1. The algorithm begins with the search interval defined by the `low` and `high` indices.
2. If the `low` and `high` indices are the same, the algorithm checks if the element at the `low` index is equal to the search `value`. If it is, the algorithm returns the index `low`, otherwise, it raises a `Not_found` exception indicating that the element is not in the array.
3. If the search interval has a length greater than 1 (`high` > `low`), the algorithm proceeds to calculate the `mid` index by taking the average value of the `low` and `high` indices: `mid = (low + high) / 2`.

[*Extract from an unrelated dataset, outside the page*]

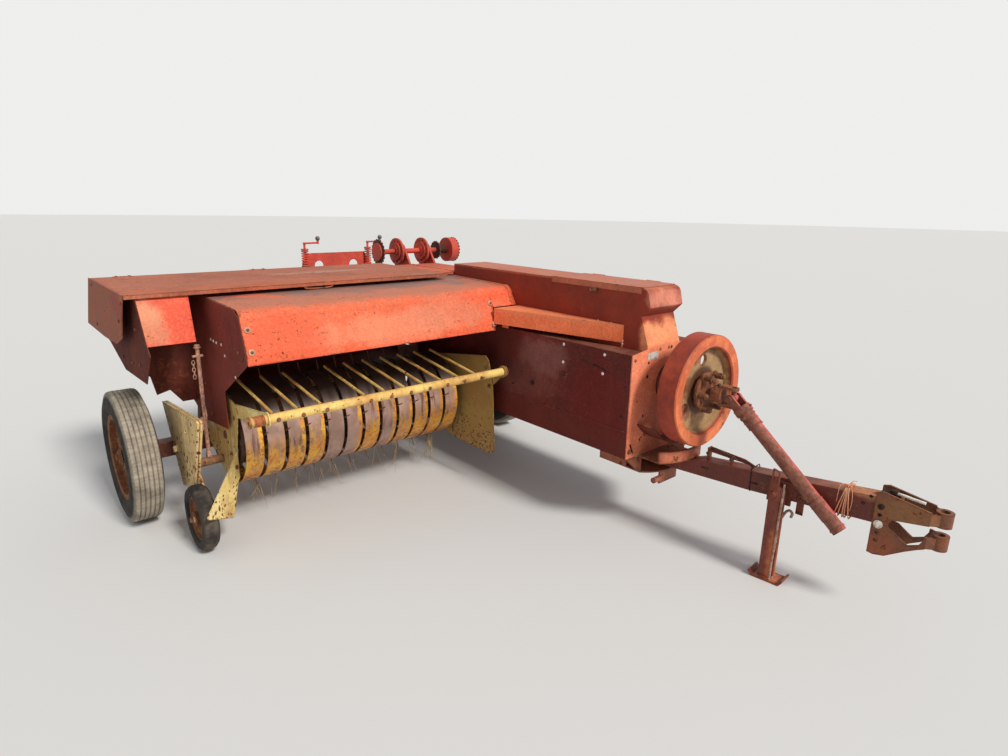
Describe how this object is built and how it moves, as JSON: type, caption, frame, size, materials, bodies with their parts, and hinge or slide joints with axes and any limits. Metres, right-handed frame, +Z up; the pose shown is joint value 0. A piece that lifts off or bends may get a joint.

4. The algorithm then checks if the `value` to be searched for is greater than or less than the element at the `mid` index:
1. If the `mid` element is greater than the `value`, the search interval is partitioned into the left half, and the algorithm is called recursively with the search interval now defined by the `low` index and (`mid` - 1) index.
2. If the `mid` element is less than the `value`, the search interval is partitioned into the right half, and the algorithm is called recursively with the search interval now defined by the (`mid` + 1) index and `high` index.
3. If the `mid` element is equal to the `value`, then the algorithm returns the index of the `mid` element.
5. The algorithm repeats steps 2–4 until the search value is found, or the entire array has been traversed unsuccessfully.

## Complexity Analysis

The best-case time complexity for binary search is O(1), which occurs when the target element being searched for is the middle element of the sorted array. The worst-case time complexity is O(log n), whereby the search interval is partitioned into halves at each step of the recursive call until the target element is found or the search space is exhausted. The space complexity for binary search is O(1) as it does not require additional space other than what is used to store the sorted array.